When your child is in school full-time, they will be getting up at the same time each day, getting dressed, and having breakfast, so those are simple things you can start doing now to follow a routine.

Academic Skills

While you don’t necessarily have to go too far in teaching academic skills to prepare your child for kindergarten, there are some things that can be helpful in terms of readiness, including:

  • Counting to 20
  • Recognizing basic shapes like rectangle, square, circle and triangle
  • Recognize the numbers 1-10
  • Counting ten objects
  • Saying the alphabet (or singing it)
  • Recognizing the letters of the alphabet even if they’re out of order
  • Writing his or first name and recognizing it when written
  • Sorting items based on factors like color and shape
  • Holding a book
  • Identifying if two words rhyme
  • Identifying letter sounds

Your child doesn’t necessarily have to be reading before kindergarten, and it’s pretty common that they aren’t, but doing nursery rhymes can be really helpful because rhyming helps kids learn to read.

Other things to help your child practice before kindergarten include:

  • Putting on his or her coat and zipping
  • Tying their shoes
  • Taking turns
  • Sharing
  • Sitting and listening quietly
  • Following basic instructions
  • Using the bathroom alone
  • Holding a pencil
  • Cutting with child safety scissors
  • Hanging a backpack on a hook
  • Standing in line
  • Coughing into his or her elbow
  • Opening food containers that you put in their lunch

Finally, there are a few other things you can do.

First, work with your child to help them understand being kind and working well with others. Before kindergarten, your child should have an understanding of how to respect other people, as well as respecting rules and property.

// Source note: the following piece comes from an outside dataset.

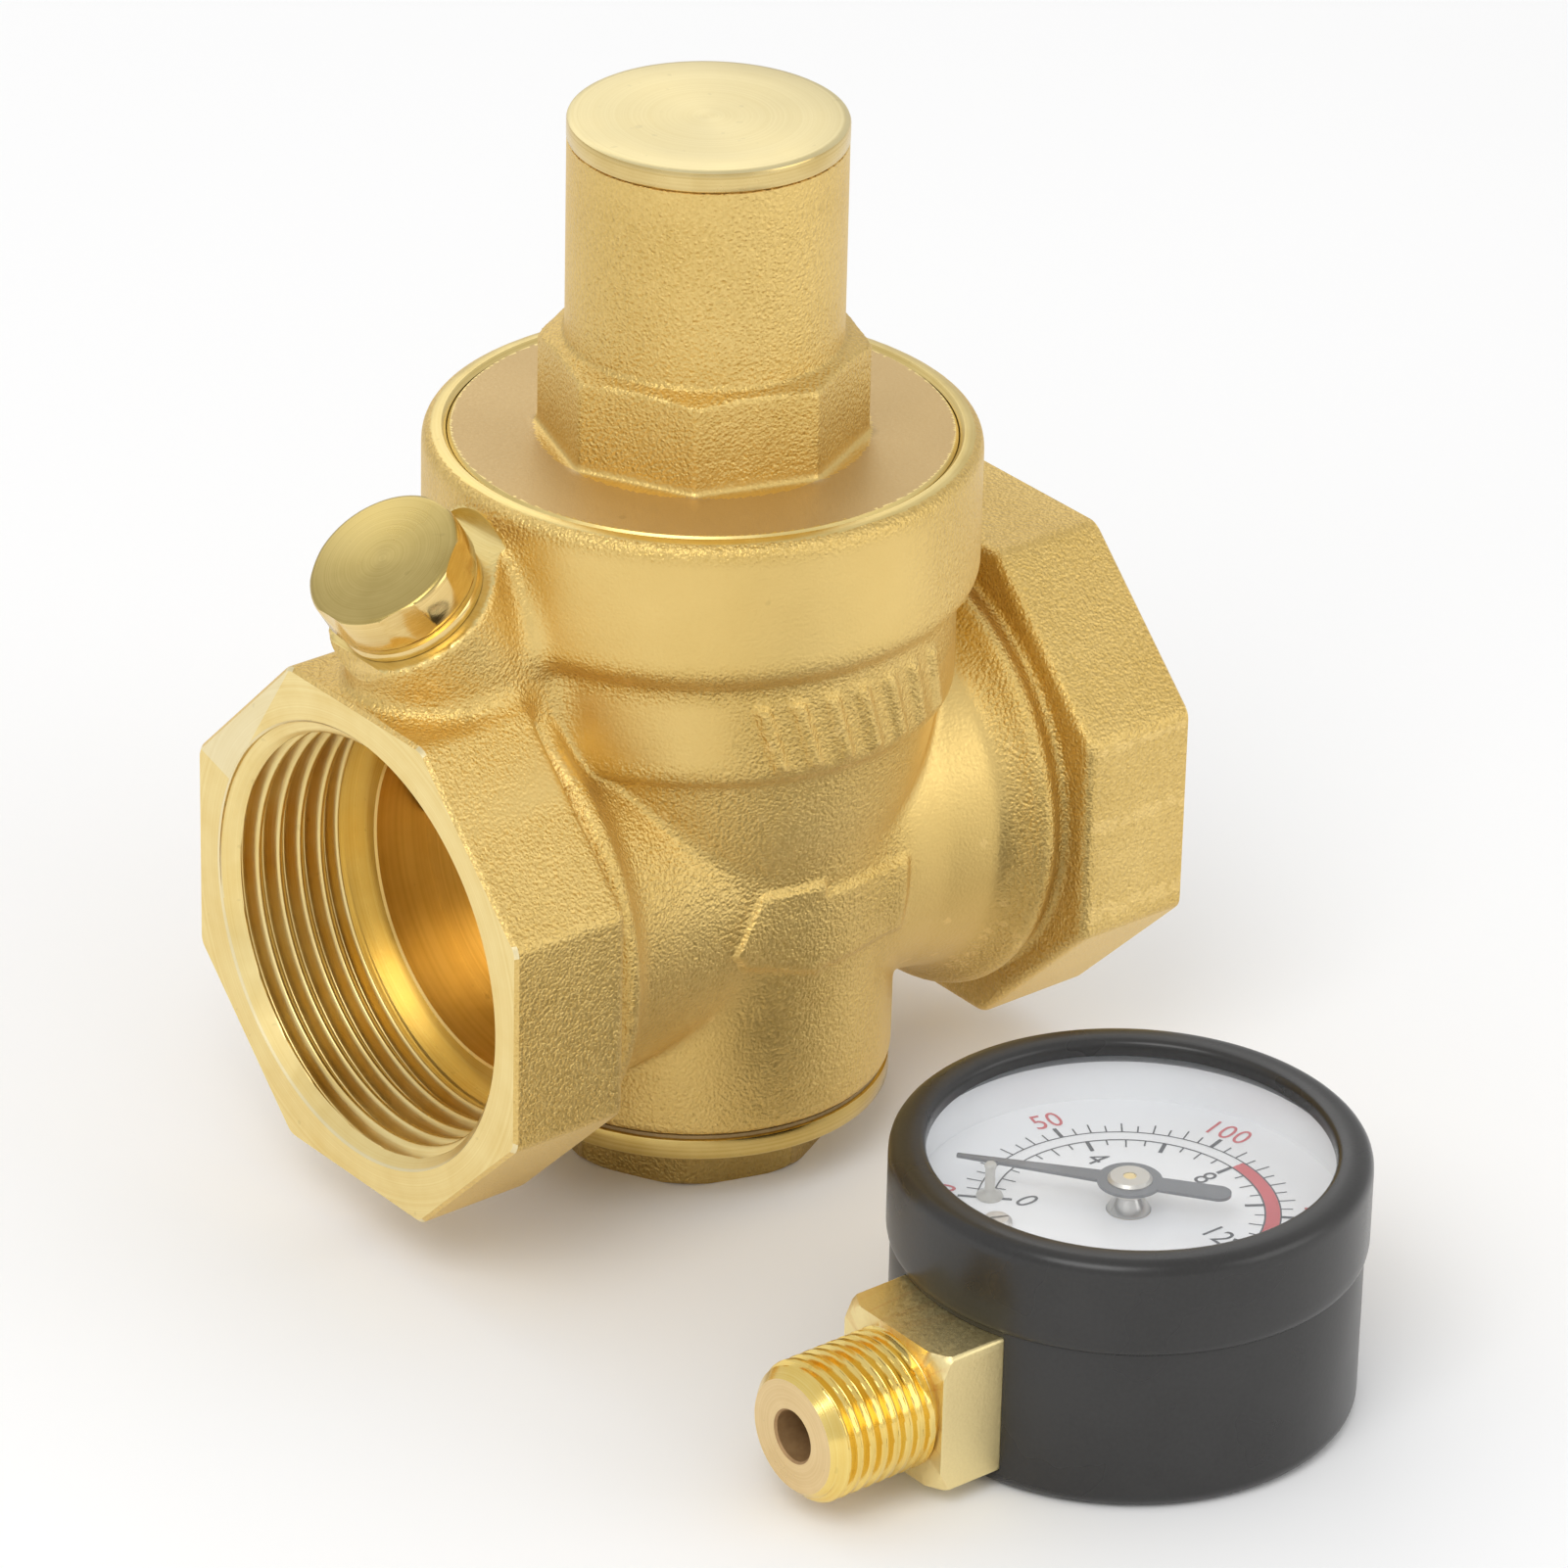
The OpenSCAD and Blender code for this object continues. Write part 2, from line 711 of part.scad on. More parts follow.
module sector_arbor() {
    color(steel) in_gauge() translate([sector_at[0], sector_at[1], plate_low + 0.05])
        cylinder(r = arbor_r, h = plate_high + plate_thick - plate_low - 0.1, $fn = 32);
}

// Middle of the pin on the tube's tip, in the gauge's plane
function tip_at() = [
    tip_pin[0] * cos(tube_tip_dir) - tip_pin[1] * sin(tube_tip_dir),
    tip_pin[0] * sin(tube_tip_dir) + tip_pin[1] * cos(tube_tip_dir)
];

// Rod between the sector's arm and the tube's tip
module link_rod() {
    arm_end = sector_at - [arm_len, 0];
    way = tip_at() - arm_end;
    thick = 0.6;
    color(machined) in_gauge() translate([arm_end[0], arm_end[1], gear_z + gear_thick + 0.1])
        rotate([0, 0, atan2(way[1], way[0])]) difference() {
            union() {
                cylinder(r = 0.9, h = thick, $fn = 32);
                translate([0, -0.4, 0]) cube([norm(way), 0.8, thick]);
                translate([norm(way), 0, 0]) cylinder(r = 1.1, h = thick, $fn = 32);
                translate([0, 0, -gear_thick - 0.2]) cylinder(r = 0.35, h = gear_thick + 0.4, $fn = 24);
            }
            translate([norm(way), 0, -1]) cylinder(r = 0.6, h = 3, $fn = 24);
        }
}

// Oblong section of the tube: half its width, half its height
module tube_section(w, h) {
    union() {
        for (side = [-1, 1]) translate([0, side * (h - w)]) circle(r = w, $fn = 24);
        square([2 * w, 2 * (h - w)], center = true);
    }
}

// Flattened C-shaped tube that straightens under pressure
module bourdon_tube() {
    half = (tube_high - tube_low) / 2;
    color(machined) in_gauge() rotate([0, 0, tube_tip_dir]) rotate_extrude(angle = tube_sweep)
        translate([tube_r, tube_low + half]) difference() {
            tube_section(tube_half_w, half);
            tube_section(tube_half_w - tube_wall, half - tube_wall);
        }
}

// Plug soldered into the tube's free end, with the pin that the link hangs on
module tube_tip() {
    color(machined) in_gauge() rotate([0, 0, tube_tip_dir]) union() {
        translate([tip_pin[0] - 1.5, -1.1, tube_low - 0.2])
            cube([3, 1.08, tube_high - tube_low + 0.4]);
        translate([tip_pin[0] - 1, tip_pin[1] - 1, tube_low + 0.4])
            cube([2, -tip_pin[1] + 0.5, 1.8]);
        translate([tip_pin[0], tip_pin[1], tube_low + 1]) cylinder(r = 0.35, h = 2.2, $fn = 24);
    }
}

// Flat spiral that takes up the play in the gear
function spiral(side) = [
    for (i = [0 : 60]) let (a = 24 * i, r = 1.6 + 2.6 * i / 60 + side)
    [r * cos(a), r * sin(a)]
];

module hairspring() {
    inner = spiral(-0.06);
    color(steel) in_gauge() translate([0, 0, hairspring_z]) linear_extrude(height = 0.5)
        polygon(concat(spiral(0.06), [for (i = [60 : -1 : 0]) inner[i]]));
}

// Places of the pillars between the two movement plates
module at_pillars() {
    for (p = [[3.6, 4.8], [3.6, -4.8], [-11.7, 5.1]]) translate(p) children();
}

// Outline of both movement plates
module plate_outline() {
    difference() {
        hull() {
            circle(r = 4.6, $fn = 48);
            translate(sector_at) circle(r = 2.6, $fn = 48);
            at_pillars() circle(r = 2.1, $fn = 48);
        }
        circle(r = spindle_r + 0.04, $fn = 32);
        translate(sector_at) circle(r = arbor_r + running, $fn = 32);
        at_pillars() circle(r = plate_hole_r, $fn = 24);
    }
}

module lower_plate() {
    color(machined) in_gauge() translate([0, 0, plate_low])
        linear_extrude(height = plate_thick) plate_outline();
}

module upper_plate() {
    color(machined) in_gauge() translate([0, 0, plate_high])
        linear_extrude(height = plate_thick) plate_outline();
}

module plate_pillars() {
    low = plate_low + plate_thick;
    color(machined) in_gauge() at_pillars() difference() {
        translate([0, 0, low]) cylinder(r = pillar_r, h = plate_high - low, $fn = 32);
        translate([0, 0, low - 1]) cylinder(r = plate_hole_r, h = 12, $fn = 24);
    }
}

module plate_screws() {
    color(steel) in_gauge() at_pillars() union() {
        translate([0, 0, plate_high + plate_thick]) bevelled(1.2, 0, 0.9, top = 0.2);
        translate([0, 0, plate_low + 2])
            cylinder(r = plate_hole_r - 0.04, h = plate_high - plate_low, $fn = 24);
    }
}

// Places of the screws that hold the case to the socket, on the case's underside
module at_case_screws() {
    for (side = [-1, 1]) translate([-13, 3 * side, 0]) children();
}

// Brass socket: the threaded stem, the square wrench block, the ledge under the movement
// and the lug that the tube is soldered into
module gauge_socket() {
    ledge_low = wall + 0.98;
    color(brass) in_gauge() difference() {
        union() {
            difference() {
                intersection() {
                    on_stem() translate([-block_w, -block_w, block_start])
                        cube([2 * block_w, 2 * block_w, block_end - block_start]);
                    on_stem() bevelled(block_w * sqrt(2), 0, block_end, top = 1.2);
                }
                cylinder(r = block_seat_r, h = 30);
            }
            on_stem() bevelled(stem_thread_r, block_end - 2, thread_end, top = 1.1);
            translate([-17.5, 3, 7.2]) cube([4.2, 3.6, 6.2]);
            translate([-17.5, -4.5, ledge_low]) cube([8, 9, plate_low - ledge_low]);
        }
        on_stem() translate([0, 0, gauge_hole_start]) cylinder(r = gauge_hole_r, h = 30, $fn = 48);
        translate([-18.4, 1, 8.9]) rotate([0, 0, 42]) rotate([0, 72, 0])
            cylinder(r = 0.6, h = 4.6, $fn = 24);
        at_case_screws() translate([0, 0, -1]) cylinder(r = 0.9, h = 4.2, $fn = 24);
    }
}

module case_screws() {
    color(steel) in_gauge() at_case_screws() union() {
        bevelled(case_screw_r, 0.05, wall - 0.02, bottom = 0.2);
        cylinder(r = 0.85, h = 3, $fn = 24);
    }
}

// ---------------------------------------------------------------- nodes

valve_body();
seat_ring();
bonnet();
bonnet_gasket();
top_cap();
cap_seal();
adjusting_screw();
spring_plate();
main_spring();
piston();
piston_seal();
valve_stem();
stem_nut();
disc_holder();
disc_seal();
disc_retainer();
disc_nut();
balance_seal();
bottom_plug();
bottom_plug_seal();
port_plug();
port_plug_seal();
gauge_case();
gauge_bezel();
gauge_window();
window_gasket();
dial_plate();
dial_ring();
dial_screws();
stop_pin();
pointer();
pointer_hub();
gauge_socket();
case_screws();
bourdon_tube();
tube_tip();
link_rod();
sector_gear();
sector_arbor();
pinion_spindle();
hairspring();
lower_plate();
upper_plate();
plate_pillars();
plate_screws();
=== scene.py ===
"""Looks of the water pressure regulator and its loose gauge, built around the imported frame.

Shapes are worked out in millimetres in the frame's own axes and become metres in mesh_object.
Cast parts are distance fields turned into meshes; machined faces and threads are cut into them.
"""

import json
import math

import bmesh
import bpy
import numpy as np
import openvdb
from mathutils import Matrix, Vector


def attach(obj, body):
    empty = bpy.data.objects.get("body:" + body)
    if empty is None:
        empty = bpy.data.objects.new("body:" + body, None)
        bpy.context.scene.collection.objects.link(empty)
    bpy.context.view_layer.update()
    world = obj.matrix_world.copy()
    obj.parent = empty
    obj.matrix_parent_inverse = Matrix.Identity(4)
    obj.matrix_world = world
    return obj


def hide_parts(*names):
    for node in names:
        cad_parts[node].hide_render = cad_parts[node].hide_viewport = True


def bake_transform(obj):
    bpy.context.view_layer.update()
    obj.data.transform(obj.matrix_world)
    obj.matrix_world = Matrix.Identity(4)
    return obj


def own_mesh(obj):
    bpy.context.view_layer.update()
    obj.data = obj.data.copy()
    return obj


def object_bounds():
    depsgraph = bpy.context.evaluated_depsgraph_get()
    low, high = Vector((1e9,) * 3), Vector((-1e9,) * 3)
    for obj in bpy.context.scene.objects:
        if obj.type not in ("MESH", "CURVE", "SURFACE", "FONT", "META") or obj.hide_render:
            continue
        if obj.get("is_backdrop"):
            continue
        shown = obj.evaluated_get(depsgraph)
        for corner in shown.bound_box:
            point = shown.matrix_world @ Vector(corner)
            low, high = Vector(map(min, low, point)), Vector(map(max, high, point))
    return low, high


MM = 0.001
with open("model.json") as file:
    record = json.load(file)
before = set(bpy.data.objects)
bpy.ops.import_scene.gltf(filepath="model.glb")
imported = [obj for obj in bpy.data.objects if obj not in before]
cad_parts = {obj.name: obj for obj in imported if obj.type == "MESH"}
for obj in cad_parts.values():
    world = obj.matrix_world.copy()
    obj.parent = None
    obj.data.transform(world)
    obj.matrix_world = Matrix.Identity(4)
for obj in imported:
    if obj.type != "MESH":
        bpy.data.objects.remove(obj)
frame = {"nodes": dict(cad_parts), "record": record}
nodes = frame["nodes"]
cad_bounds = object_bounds()

# ---------------- dimensions, in mm

PIPE_Z = 30.5
END_X = 38.8
END_LEN = 12.2
END_FLATS = 48.2
THREAD_CREST = 19.476
THREAD_ROOT = 20.955
THREAD_PITCH = 2.309
SMALL_PITCH = 1.337
FINE_PITCH = 1.5
THREAD_END = 26.6
BORE_END = 24.2
WATER_R = 16.8
WATER_IN = 18.4
PISTON_BORE = 18.6
DISC_R = 23.0
TOWER_R = 12.55
TOWER_TOP = 99.45
CAP_TOP = 101.5
OCTAGON_R = 15.0
OCTAGON_TURN = math.radians(4.2)
OCTAGON_TOP = 80.5
PORT_LEAN = math.radians(32.8)
PORT_FACE = np.array([-35.62, 0.0, 68.32])
PORT_AXIS = np.array([-math.sin(PORT_LEAN), 0.0, math.cos(PORT_LEAN)])
BOSS_DROP = 5.9
BOSS_R = 8.27
SPOT_R = 9.5
GAUGE_AT = np.array([1.13, -60.68, 0.0])
STEM_Z = 8.57
BLOCK_HALF = 6.76
BLOCK_END = 26.43
STEM_END = 37.53
HOLE_R = 2.6
DIAL_TOP = 18.15
SPRING_LOW = 55.0
SPRING_HIGH = 84.0


# ---------------- distance fields


def polygon_distance(points, u, v):
    """Signed distance from the places (u, v) to a closed polygon, negative inside it."""
    shape = np.broadcast(u, v).shape
    best = np.full(shape, 1e9)
    inside = np.zeros(shape, bool)
    for (ax, ay), (bx, by) in zip(points, points[1:] + points[:1]):
        ex, ey = bx - ax, by - ay
        t = np.clip(((u - ax) * ex + (v - ay) * ey) / (ex * ex + ey * ey), 0, 1)
        best = np.minimum(best, np.hypot(u - ax - t * ex, v - ay - t * ey))
        if ey:
            crosses = (ay > v) != (by > v)
            inside ^= crosses & (u < ax + (v - ay) / ey * ex)
    return np.where(inside, -best, best)


def soften(table, sigma):
    """Blurs a 2-D table by sigma cells, which rounds the corners of the shape it stands for."""
    reach = int(3 * sigma) + 1
    kernel = np.exp(-0.5 * (np.arange(-reach, reach + 1) / sigma) ** 2)
    kernel /= kernel.sum()
    for axis in (0, 1):
        pad = [(reach, reach) if a == axis else (0, 0) for a in (0, 1)]
        padded = np.pad(table, pad, mode="edge")
        table = np.apply_along_axis(np.convolve, axis, padded, kernel, mode="valid")
    return table


def turned_field(points, radius, along, blur):
    """Distance field of a turned profile. radius holds the 2-D slice of radii, along the axis."""
    step = along[1] - along[0]
    radii = np.arange(0, radius.max() + 2 * step, step)
    table = soften(polygon_distance(points, radii[:, None], along[None, :]), blur / step)
    place = radius / step
    low = place.astype(int)
    part = (place - low)[..., None]
    return table[low] * (1 - part) + table[low + 1] * part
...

You can work with your child to see if they can do tasks without interrupting and while taking turns.

Read with your child as often as you can, even if they don’t yet know how to read on their own.

If there are opportunities that arise for your child to be away from home and your immediate family, take advantage.

Again, many of us are feeling apprehensive and uncertain about what the upcoming school year will bring because of the COVID-19 situation, but you can still go over the above and prepare your child for whatever may come all of our way the best you can.